The Watcher HQ Verdict
The best dive watch specs are the ones that form a coherent tool. A huge depth rating is less important than a secure crown, a usable bezel, a legible minute hand, a stable fit, and known gasket condition. Sapphire and ceramic can add durability, but they do not replace testing. Bright lume helps, but only when the dial remains easy to interpret.
For a real dive, follow the watch manufacturer’s instructions and your training, and use the bezel only as a secondary timing reference rather than a substitute for proper diving equipment. For everyday buyers, the same design discipline still matters: it is what separates a convincing sports watch from a pile of impressive words.

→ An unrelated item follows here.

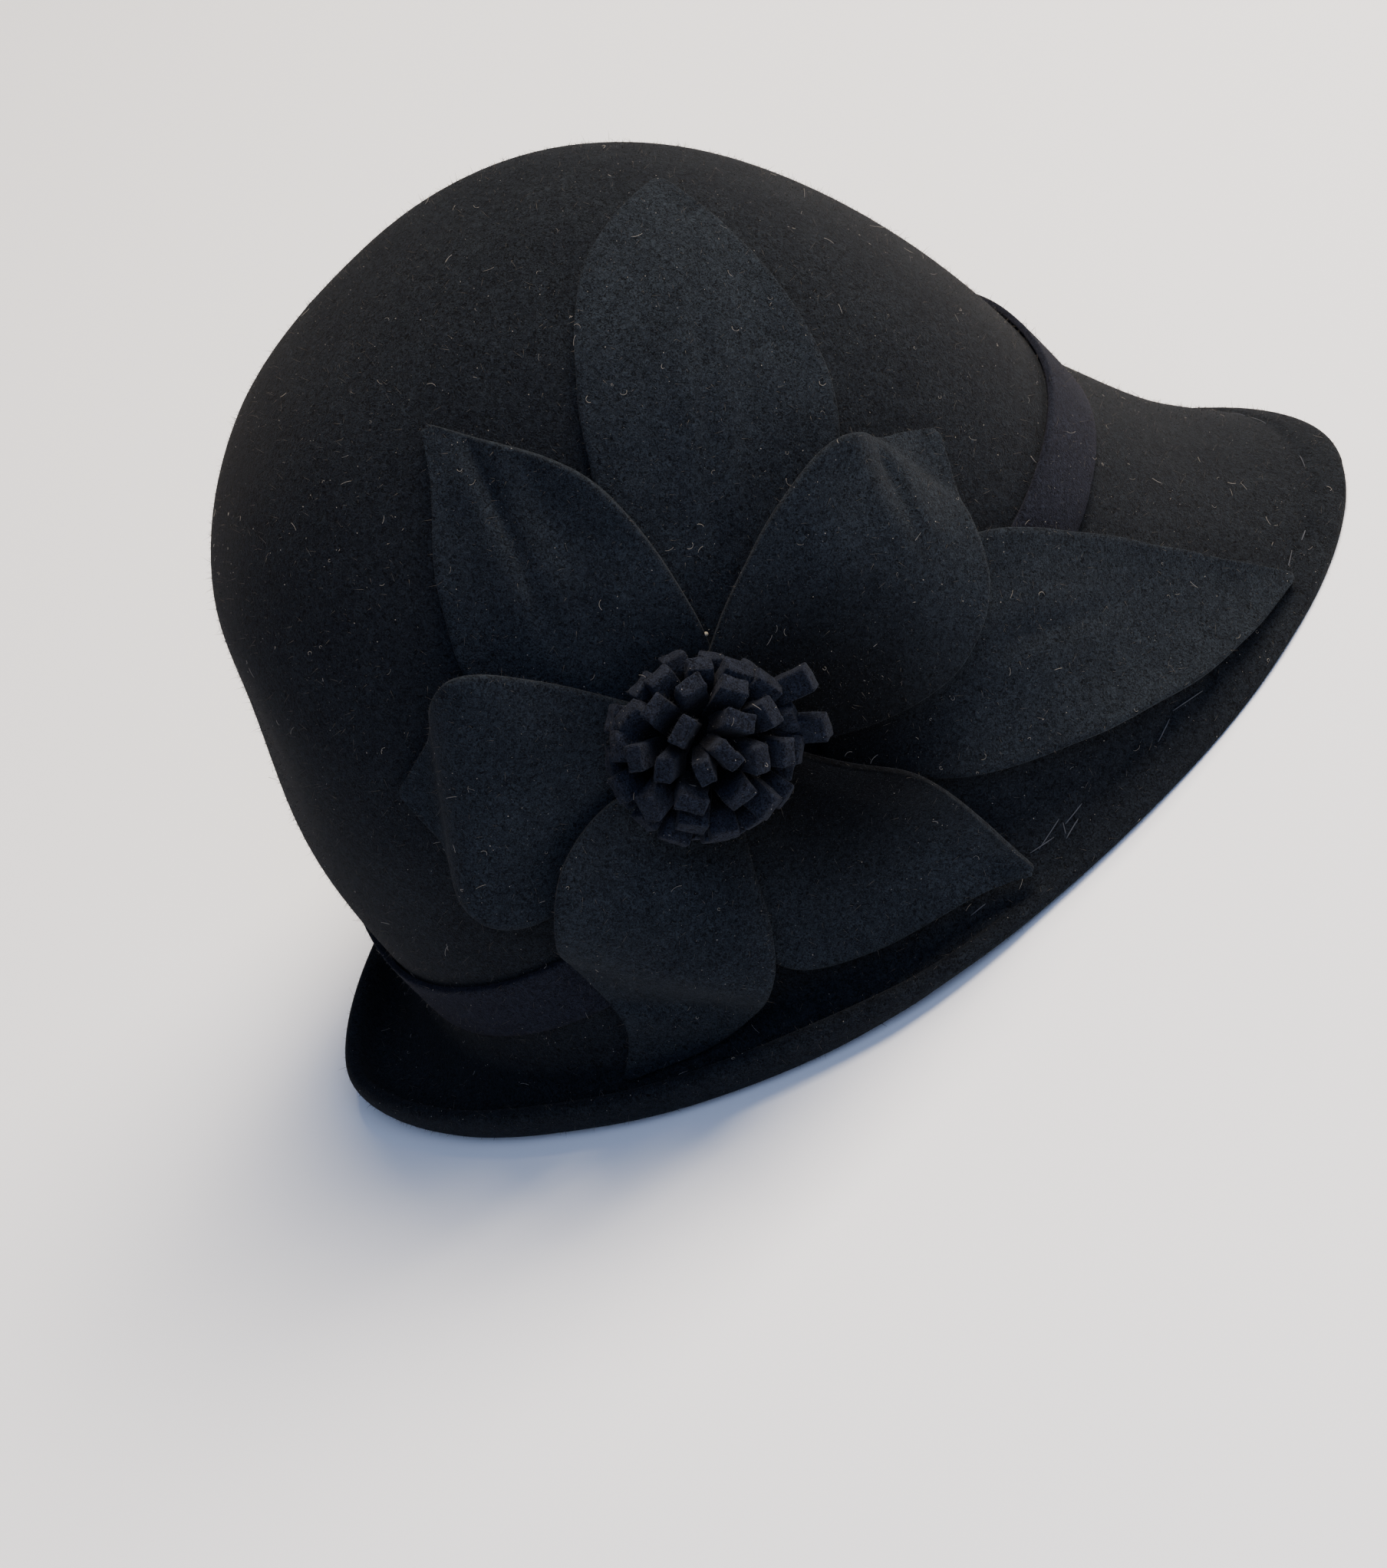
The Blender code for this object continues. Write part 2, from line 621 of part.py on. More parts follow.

If you want to see how those choices appear in a workshop-connected collection, browse the Rexx Timepieces diver watches. Treat each model according to its stated specifications and intended use, not according to its silhouette alone.
Frequently Asked Questions
Is 200m water resistance enough for a dive watch?
A 200m rating can be appropriate, but the complete classification, manufacturer guidance, watch condition, crown state, and testing history still matter. A 200m marking alone does not prove ISO 6425 compliance.
Does a screw-down crown make a watch waterproof?
No watch should be treated as permanently waterproof. A screw-down crown helps hold the crown in its sealed position, but the system also depends on gaskets, the crown tube, caseback, crystal seal, condition, and correct closure.
Is sapphire always the best crystal for a dive watch?
Sapphire offers excellent scratch resistance, but visibility also depends on crystal shape and anti-reflective treatment. Material is only one part of the optical system.
Do I need a helium escape valve?
Most owners do not. The feature is intended for saturation-diving conditions involving helium exposure and decompression, not ordinary swimming or recreational use.